What is asked: Only the lines starting at the one with "const legHeight = leg.thickness" and ending at the one with "obj.parent = None" should be copied, exactly and with both ends kept.

** START **

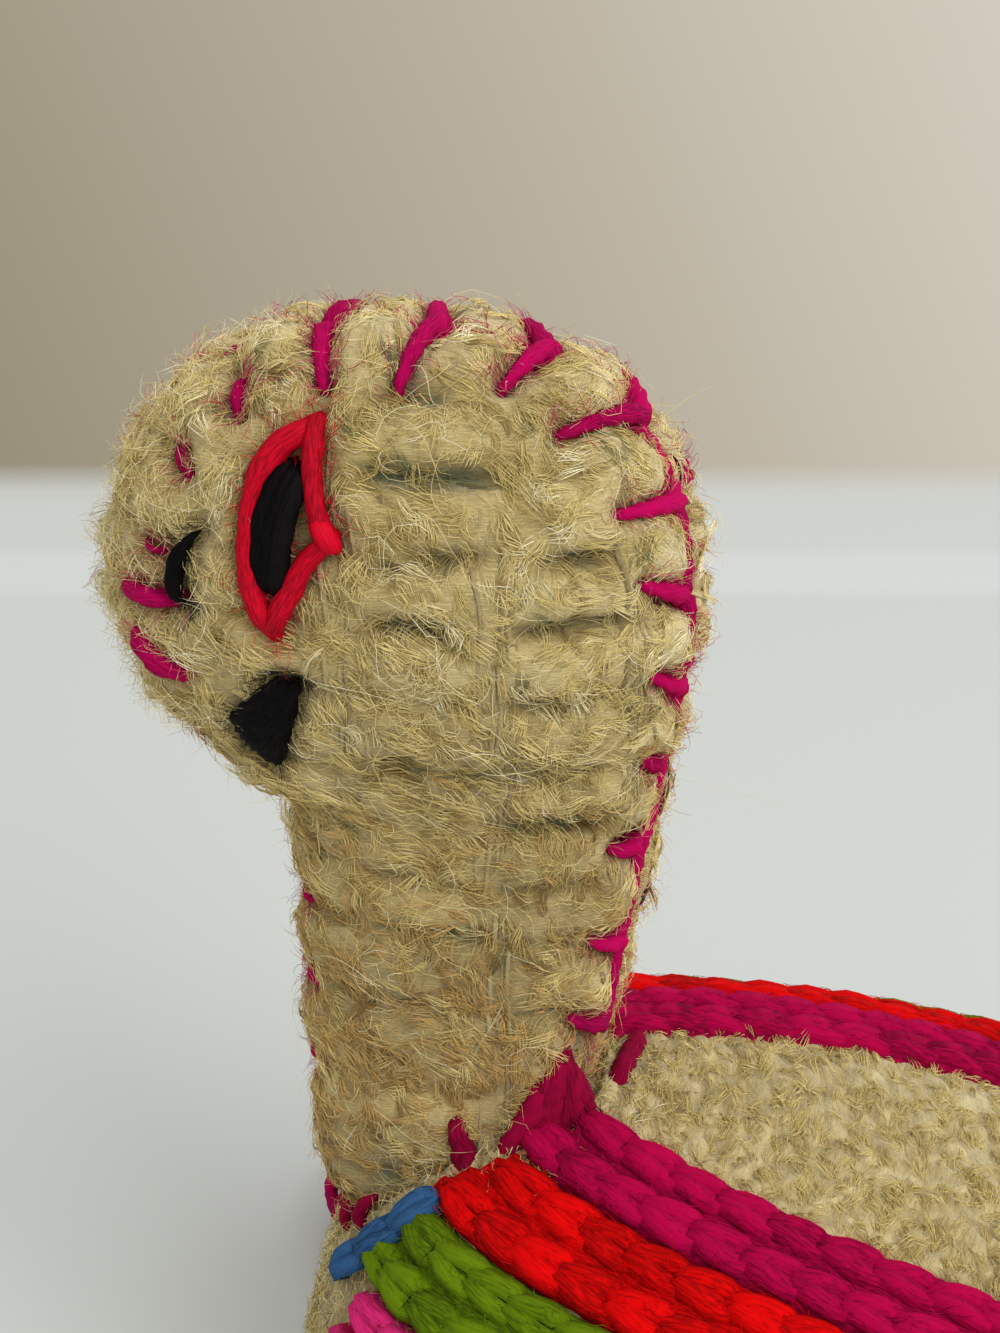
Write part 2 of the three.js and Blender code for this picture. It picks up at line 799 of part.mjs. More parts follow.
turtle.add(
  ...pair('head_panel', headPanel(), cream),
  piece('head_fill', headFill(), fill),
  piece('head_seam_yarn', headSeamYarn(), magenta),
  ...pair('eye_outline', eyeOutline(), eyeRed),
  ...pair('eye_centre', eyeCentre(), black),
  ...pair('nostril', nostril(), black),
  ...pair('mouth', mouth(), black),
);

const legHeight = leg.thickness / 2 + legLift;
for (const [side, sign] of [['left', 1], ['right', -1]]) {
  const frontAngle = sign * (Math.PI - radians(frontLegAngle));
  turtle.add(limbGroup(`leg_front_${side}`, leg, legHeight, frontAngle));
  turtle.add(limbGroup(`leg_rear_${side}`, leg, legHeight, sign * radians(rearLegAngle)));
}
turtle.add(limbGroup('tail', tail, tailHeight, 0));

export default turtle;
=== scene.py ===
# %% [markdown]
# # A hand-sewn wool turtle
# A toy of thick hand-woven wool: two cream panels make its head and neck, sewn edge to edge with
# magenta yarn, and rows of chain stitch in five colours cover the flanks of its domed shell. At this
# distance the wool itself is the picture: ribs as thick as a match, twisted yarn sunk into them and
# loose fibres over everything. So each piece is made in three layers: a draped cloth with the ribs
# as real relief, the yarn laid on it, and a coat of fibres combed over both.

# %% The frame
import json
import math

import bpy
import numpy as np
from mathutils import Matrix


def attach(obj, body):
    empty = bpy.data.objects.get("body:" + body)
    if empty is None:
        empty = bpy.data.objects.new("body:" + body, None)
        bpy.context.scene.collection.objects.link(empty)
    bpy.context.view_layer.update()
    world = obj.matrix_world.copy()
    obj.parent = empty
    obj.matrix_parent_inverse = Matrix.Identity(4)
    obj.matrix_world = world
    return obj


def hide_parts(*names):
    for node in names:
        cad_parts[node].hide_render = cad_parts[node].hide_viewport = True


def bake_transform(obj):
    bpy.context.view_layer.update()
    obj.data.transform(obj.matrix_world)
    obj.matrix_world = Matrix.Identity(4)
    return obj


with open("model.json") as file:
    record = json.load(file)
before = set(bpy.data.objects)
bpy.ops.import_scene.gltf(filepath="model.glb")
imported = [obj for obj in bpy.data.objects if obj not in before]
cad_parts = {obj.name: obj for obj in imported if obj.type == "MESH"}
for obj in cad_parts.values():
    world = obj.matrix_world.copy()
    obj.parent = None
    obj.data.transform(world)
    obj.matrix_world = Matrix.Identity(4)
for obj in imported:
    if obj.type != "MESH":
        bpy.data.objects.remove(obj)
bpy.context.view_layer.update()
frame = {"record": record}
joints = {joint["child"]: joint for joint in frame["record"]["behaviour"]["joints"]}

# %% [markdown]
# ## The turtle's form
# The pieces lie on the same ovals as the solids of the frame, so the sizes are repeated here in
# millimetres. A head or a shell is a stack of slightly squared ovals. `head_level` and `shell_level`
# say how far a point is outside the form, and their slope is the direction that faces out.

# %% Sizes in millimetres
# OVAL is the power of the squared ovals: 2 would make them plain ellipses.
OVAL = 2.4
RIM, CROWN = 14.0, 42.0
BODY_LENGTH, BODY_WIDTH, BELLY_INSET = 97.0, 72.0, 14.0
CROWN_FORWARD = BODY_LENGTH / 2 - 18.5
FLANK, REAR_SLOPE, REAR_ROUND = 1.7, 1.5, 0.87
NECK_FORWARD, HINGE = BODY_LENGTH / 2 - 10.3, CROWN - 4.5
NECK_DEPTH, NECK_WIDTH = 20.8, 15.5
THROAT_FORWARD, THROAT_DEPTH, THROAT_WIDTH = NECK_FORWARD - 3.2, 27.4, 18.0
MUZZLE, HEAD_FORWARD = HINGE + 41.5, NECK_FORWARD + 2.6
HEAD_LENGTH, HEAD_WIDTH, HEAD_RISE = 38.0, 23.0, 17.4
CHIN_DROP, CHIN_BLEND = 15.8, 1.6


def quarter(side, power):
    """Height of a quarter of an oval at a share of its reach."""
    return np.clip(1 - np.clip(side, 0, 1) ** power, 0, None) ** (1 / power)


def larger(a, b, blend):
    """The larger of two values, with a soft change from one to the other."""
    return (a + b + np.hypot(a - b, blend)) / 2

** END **

Answer to the exercise:
const legHeight = leg.thickness / 2 + legLift;
for (const [side, sign] of [['left', 1], ['right', -1]]) {
  const frontAngle = sign * (Math.PI - radians(frontLegAngle));
  turtle.add(limbGroup(`leg_front_${side}`, leg, legHeight, frontAngle));
  turtle.add(limbGroup(`leg_rear_${side}`, leg, legHeight, sign * radians(rearLegAngle)));
}
turtle.add(limbGroup('tail', tail, tailHeight, 0));

export default turtle;
=== scene.py ===
# %% [markdown]
# # A hand-sewn wool turtle
# A toy of thick hand-woven wool: two cream panels make its head and neck, sewn edge to edge with
# magenta yarn, and rows of chain stitch in five colours cover the flanks of its domed shell. At this
# distance the wool itself is the picture: ribs as thick as a match, twisted yarn sunk into them and
# loose fibres over everything. So each piece is made in three layers: a draped cloth with the ribs
# as real relief, the yarn laid on it, and a coat of fibres combed over both.

# %% The frame
import json
import math

import bpy
import numpy as np
from mathutils import Matrix


def attach(obj, body):
    empty = bpy.data.objects.get("body:" + body)
    if empty is None:
        empty = bpy.data.objects.new("body:" + body, None)
        bpy.context.scene.collection.objects.link(empty)
    bpy.context.view_layer.update()
    world = obj.matrix_world.copy()
    obj.parent = empty
    obj.matrix_parent_inverse = Matrix.Identity(4)
    obj.matrix_world = world
    return obj


def hide_parts(*names):
    for node in names:
        cad_parts[node].hide_render = cad_parts[node].hide_viewport = True


def bake_transform(obj):
    bpy.context.view_layer.update()
    obj.data.transform(obj.matrix_world)
    obj.matrix_world = Matrix.Identity(4)
    return obj


with open("model.json") as file:
    record = json.load(file)
before = set(bpy.data.objects)
bpy.ops.import_scene.gltf(filepath="model.glb")
imported = [obj for obj in bpy.data.objects if obj not in before]
cad_parts = {obj.name: obj for obj in imported if obj.type == "MESH"}
for obj in cad_parts.values():
    world = obj.matrix_world.copy()
    obj.parent = None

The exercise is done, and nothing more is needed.